Orrechiette with Caramelized Onions, Sugar Snap Peas, and Ricotta Cheese
A delightful pasta dish featuring orecchiette tossed with sweet caramelized onions, crisp sugar snap peas, and creamy ricotta cheese, brightened with fresh basil and lemon zest.
Ingredients
- •2 tablespoons extra-virgin olive oil
- •4 cups chopped onions
- •8 ounces sugar snap peas
- •8 ounces orecchiette
- •½ cup whole-milk ricotta cheese
- •¼ cup fresh basil leaves
- •1½ teaspoons lemon peel
Cooking Instructions
- 1.
Heat oil in large nonstick skillet over medium-high heat.

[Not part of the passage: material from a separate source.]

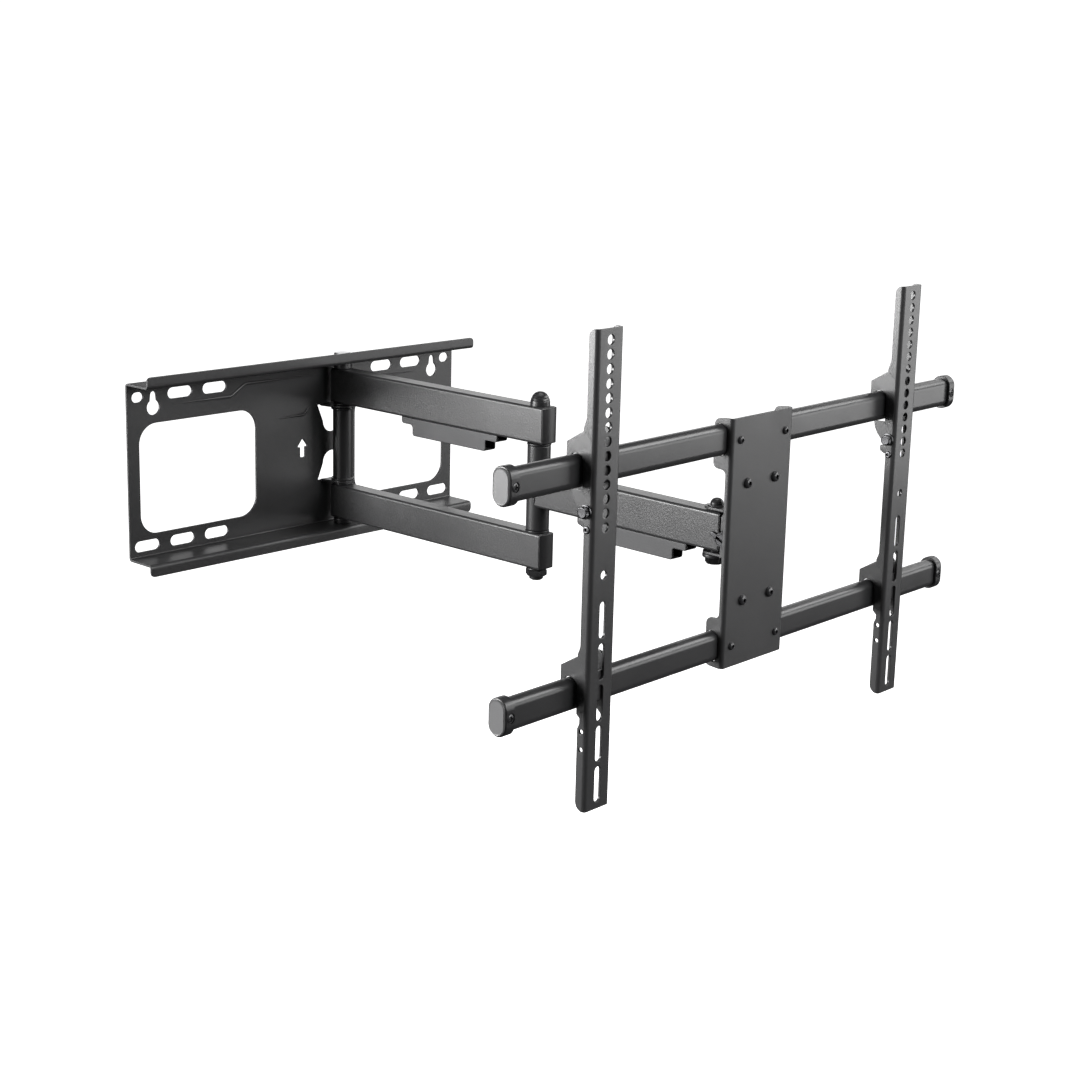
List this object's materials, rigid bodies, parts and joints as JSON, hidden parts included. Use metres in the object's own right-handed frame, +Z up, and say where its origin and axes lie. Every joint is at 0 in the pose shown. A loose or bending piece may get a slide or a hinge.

Add onions. Sauté until onions are pale golden, about 5 minutes. Reduce heat to medium; sauté onions until tender and deep golden, about 15 minutes longer. Transfer 3/4 cup sautéed onions to small bowl. Add peas to onions in skillet. Sauté until peas are crisp-tender, about 3 minutes. Remove skillet from heat.
23 min
- 2.
Cook pasta in large pot of boiling salted water until just tender but still firm to bite. Drain pasta, reserving 1 cup cooking liquid.
10 min
- 3.
Add pasta and 1/2 cup cooking liquid to onion mixture; stir over medium-high heat 30 seconds. Mix in ricotta, basil, and lemon peel, adding more cooking liquid to moisten as needed. Season with salt and pepper.